Data lines

※

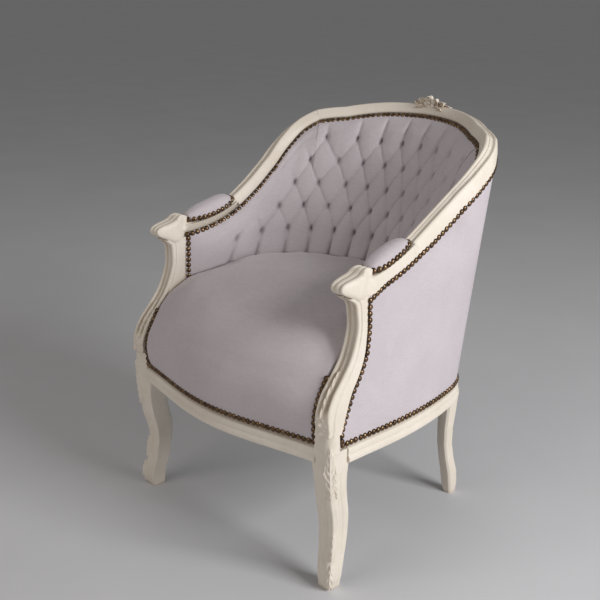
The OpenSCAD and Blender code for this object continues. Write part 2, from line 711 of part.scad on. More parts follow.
function pad_back(s, u, z) =
  let (a = abs(s), k = max(a - pad_turn_share, 0) / (post_share - pad_turn_share),
       p = at_frame(min(a, pad_turn_share), u, z),
       q = [top_half_w - pad_end_in + (pad_rear + u) / 2, inside_start_y + gap, z], w = mix(p, q, k))
  s < 0 ? mirrored(w) : w;

module tufted_back() {
  n = tuft_col_n * col_steps;
  color(cloth_colour) placed() swept([for (i = [-n:n])
    let (k = i / col_steps, s = lattice_s(k), in = 3 * max(abs(s) - post_share + 1, 0) * gap * 4)
    concat(
      [at_inside(s, 0, pad_low_z)],
      [for (j = [0:face_steps + 1]) face_point(k, j)],
      [at_top(s, -top_in - in, -ledge_drop - strip_h),
       pad_back(s, -pad_rear, tack_z + tack_h + cloth_t), pad_back(s, -pad_rear, pad_low_z)])],
    face_steps + 3);
}

lining_t = 2;
lining_end_share = 6;
lining_in = 9;
lining_steps = 3;
module back_lining() {
  n = lining_end_share * col_steps / 2;
  color(lining_colour) placed() swept([for (i = [-n:n])
    let (s = lattice_s(2 * i / col_steps),
         high = at_top(s, -top_in + lining_in / 2, -ledge_drop - strip_h - lining_in / 4),
         low = pad_back(s, lining_in - pad_rear, tack_z + tack_h),
         back = concat(outward(slope(frame_path, s)), 0) * lining_t)
    concat([for (k = [0:lining_steps]) mix(low, high, k / lining_steps)],
           [for (k = [lining_steps:-1:0]) mix(low, high, k / lining_steps) + back])], lining_steps + 1);
}

// Outer covers

cover_in = rebate - gap;
cover_steps = 8;
cover_low_z = rail_z + rail_band + edge_bead + gap;
cover_top = strip_w / 2 + 4;
cover_bend_share = 3;

// Place of the front edge of an outer cover at height z, where it lies in the rebate of the post
function post_edge(z) =
  let (v = max((z - leg_top_z) / (post_joint_z - leg_top_z), 0),
       t = [for (r = post_shares) if (r[0] <= v) r], i = min(len(t), len(post_shares) - 1),
       a = post_shares[i - 1], b = post_shares[i])
  post_front_y + post_reach * mix(a[2], b[2], min((v - a[0]) / (b[0] - a[0]), 1)) + 5 * gap;
function cover_point(s, v, u) =
  let (low = at_frame(s, u - cover_in, cover_low_z), high = at_top(s, cover_top + u, -ledge_drop - 6 * gap),
       p = mix(low, high, v), k = pow(max(1 - (post_share - abs(s)) / cover_bend_share, 0), 2),
       base = mix(side_start_y, spline(top_path, post_share).y, v))
  p + [0, k * (post_edge(p.z) - base), 0];
module cover(places) {
  color(outer_colour) placed() swept([for (s = places)
    concat([for (j = [0:cover_steps]) cover_point(s, j / cover_steps, 0)],
           [for (j = [cover_steps:-1:0]) cover_point(s, j / cover_steps, cloth_t)])],
    cover_steps + 1);
}
module outer_cover_right() {
  cover(concat([for (i = [0:2]) mix(leg_mid_share + seam_share, mitre_share, i / 3)],
               [for (i = [0:20]) mix(mitre_share, post_share, i / 20)]));
}
module outer_cover_left() {
  left_side() outer_cover_right();
}
module outer_cover_back() {
  cover([for (i = [-8:8]) (leg_mid_share - seam_share) * i / 8]);
}

// Arm pads

pad_start_share = 9.15;
pad_last_share = 11;
pad_half_w = 19;
pad_points = 20;
// Height share and outline share of each ring of an arm pad
pad_shares = [[0, 0.94], [0.2, 1], [0.5, 0.95], [0.8, 0.74], [0.95, 0.45], [1, 0.15]];
function squared(x) = sign(x) * pow(abs(x), 0.7);
module arm_pad_right() {
  color(outer_colour) placed() stacked([for (r = pad_shares) [for (i = [0:pad_points - 1])
    let (a = 360 * i / pad_points)
    at_top((pad_start_share + pad_last_share) / 2 + squared(cos(a)) * (pad_last_share - pad_start_share) / 2 * mix(1, r[1], 0.8),
           squared(sin(a)) * pad_half_w * r[1], pad_seat_h - ledge_drop + gap + arm_pad_h * r[0])]]);
}
module arm_pad_left() {
  left_side() arm_pad_right();
}

// Dust cover under the seat

dust_t = 1;
dust_inset = 8;
module dust_cover() {
  color(dust_colour) placed() translate([0, 0, rail_z - dust_t]) linear_extrude(dust_t) difference() {
    polygon(concat(
      [for (i = [-6:6]) let (p = at_front(i / 6 * (leg_x - leg_block / 2), -dust_inset, 0)) [p.x, p.y]],
      [for (i = [0:24]) let (s = 10.9 - i * 21.8 / 24, p = at_frame(s, -dust_inset, 0)) [p.x, p.y]]));
    for (m = [0, 1]) mirror([m, 0]) {
      translate([leg_x - leg_block / 2 - 1, leg_y - leg_block / 2 - over])
        square([leg_block + over, leg_block + over + 1]);
      translate([rear_leg_x - rear_leg_side, rear_leg_y - rear_leg_side - over / 2])
        square([rear_leg_side * 2, rear_leg_side * 2]);
    }
  }
}

front_leg_left();
front_leg_right();
rear_leg_left();
rear_leg_right();
front_rail();
side_rail_left();
side_rail_right();
rear_rail();
corner_block_front_left();
corner_block_front_right();
corner_block_rear_left();
corner_block_rear_right();
arm_post_left();
arm_post_right();
arm_left();
arm_right();
top_rail_left();
top_rail_right();
crest_rail();
crest_carving();
tacking_rail_left();
tacking_rail_right();
tacking_rail_back();
webbing_lengthways();
webbing_crossways();
seat_hessian();
seat_pad();
seat_cover();
tufted_back();
back_lining();
arm_pad_left();
arm_pad_right();
outer_cover_left();
outer_cover_right();
outer_cover_back();
dust_cover();
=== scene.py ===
import functools
from math import atan2, copysign, cos, exp, hypot, pi, radians, sin, sqrt

import bpy
import numpy as np
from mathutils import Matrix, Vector


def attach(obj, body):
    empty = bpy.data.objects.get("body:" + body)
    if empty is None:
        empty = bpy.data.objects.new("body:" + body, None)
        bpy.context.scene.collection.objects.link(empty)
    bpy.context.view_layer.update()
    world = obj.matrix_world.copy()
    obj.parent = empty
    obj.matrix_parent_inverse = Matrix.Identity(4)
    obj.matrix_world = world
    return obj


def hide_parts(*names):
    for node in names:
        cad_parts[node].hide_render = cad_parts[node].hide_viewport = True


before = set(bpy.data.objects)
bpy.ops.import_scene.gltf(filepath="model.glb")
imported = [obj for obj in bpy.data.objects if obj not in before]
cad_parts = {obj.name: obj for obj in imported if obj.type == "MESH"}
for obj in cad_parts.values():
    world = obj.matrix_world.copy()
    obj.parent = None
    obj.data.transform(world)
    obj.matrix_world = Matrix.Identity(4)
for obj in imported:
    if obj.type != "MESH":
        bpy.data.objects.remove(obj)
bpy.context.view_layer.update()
scene = bpy.context.scene


def vec(*v):
    """A point or a direction."""
    return np.array(v)


# ----- Measures of the chair, in metres. Stations run along the horseshoe from 0 at the middle of the crest.
ARM_STATION, POST_STATION = 9, 11
# From the chair's own measures, which start at the front feet, to the middle of the frame
SHIFT = -0.2608
OFFSET = vec(0, SHIFT, 0)
GAP = 0.0003
TOP_HALF_W, TOP_DEPTH, CREST_Z, ARM_Z, RAIL_START = 0.267, 0.551, 0.798, 0.577, 0.021
TUB_HALF_W, TUB_DEPTH, SIDE_START = 0.3, 0.459, 0.014
SEAT_HALF_W, SEAT_DEPTH, INSIDE_START = 0.236, 0.316, 0.084
RAIL_Z, RAIL_BAND, REBATE, BEAD = 0.257, 0.028, 0.0065, 0.0025
FRONT_EDGE, FRONT_BOW = -0.025, 0.04
LEG_BLOCK, LEG_TOP = 0.058, 0.319
LEG_X = TUB_HALF_W + BEAD / 2 - LEG_BLOCK / 2
FRONT_HALF = LEG_X - LEG_BLOCK / 4
CROWN_Z, SEAT_BACK_Z, SEAT_FRONT_Z, SEAT_CREST_Y = 0.508, 0.49, 0.428, 0.25
DOME_POWER = 2.2
FRONT_ROLL, ROLL_REACH, SIDE_DROP = 0.082, 0.135, 0.018
TUFT_ROW, TUFT_PUFF, TUFT_ROWS, TUFT_COLS = 0.047, 0.015, 5, 8
POST_FRONT, POST_REACH, POST_JOINT, POST_TOP_W = -0.029, 0.128, 0.556, 0.036
POST_IN = LEG_X + LEG_BLOCK / 2 - 0.045
MOULD_W, MOULD_H, STRIP_W, STRIP_H, LEDGE = 0.036, 0.023, 0.022, 0.025, 0.009
MITRE, MITRE_REACH, ARM_REACH, MITRE_OUT = 4.2, 0.9, 2.6, 0.0065

TOP = [(0, 1, 1), (.217, .989, .995), (.431, .955, .982), (.64, .895, .946), (.846, .809, .878),
       (.97, .728, .774), (1, .637, .624), (.981, .537, .448), (.963, .441, .285),
       (.959, .341, .14), (.97, .232, .045), (1, .116, 0), (1.015, .016, .014)]
SEAT_FRAME = [(0, 1), (.22, .996), (.42, .98), (.613, .948), (.787, .858), (.873, .763),
              (.927, .641), (.967, .51), (.99, .383), (1, .257), (1, .129), (1, 0)]
INSIDE = [(0, 1), (.174, .985), (.352, .942), (.508, .88), (.669, .802), (.775, .712),
          (.869, .611), (.941, .509), (.983, .383), (.992, .26), (1.01, .13), (1.07, 0)]
# Height, front, edge of the outer cover and rear of an arm post
POST = [(0, 0, .22, .4), (.15, 0, .34, .51), (.287, .114, .464, .615), (.413, .311, .626, .783),
        (.548, .498, .744, .892), (.734, .63, .803, .961), (.878, .635, .813, .97), (1, .6, .833, .99)]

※

Given task
Set down verbatim only the lines between the start of the data above and the line with "s < 0 ? mirrored(w) : w;", both boundaries included.

Full solution
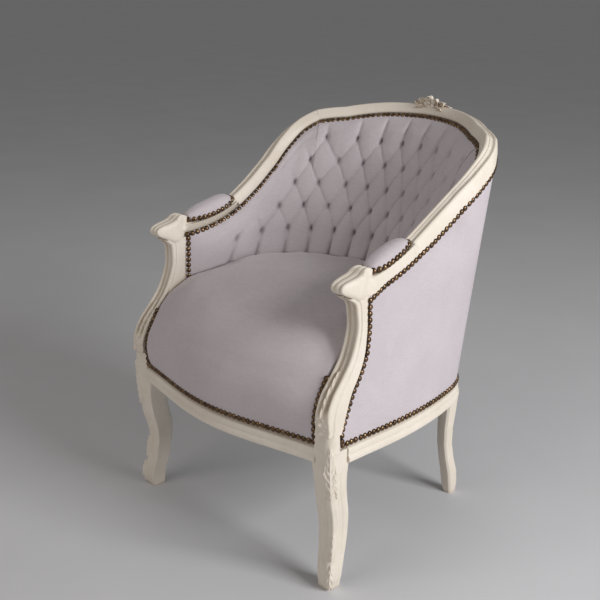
The OpenSCAD and Blender code for this object continues. Write part 2, from line 711 of part.scad on. More parts follow.
function pad_back(s, u, z) =
  let (a = abs(s), k = max(a - pad_turn_share, 0) / (post_share - pad_turn_share),
       p = at_frame(min(a, pad_turn_share), u, z),
       q = [top_half_w - pad_end_in + (pad_rear + u) / 2, inside_start_y + gap, z], w = mix(p, q, k))
  s < 0 ? mirrored(w) : w;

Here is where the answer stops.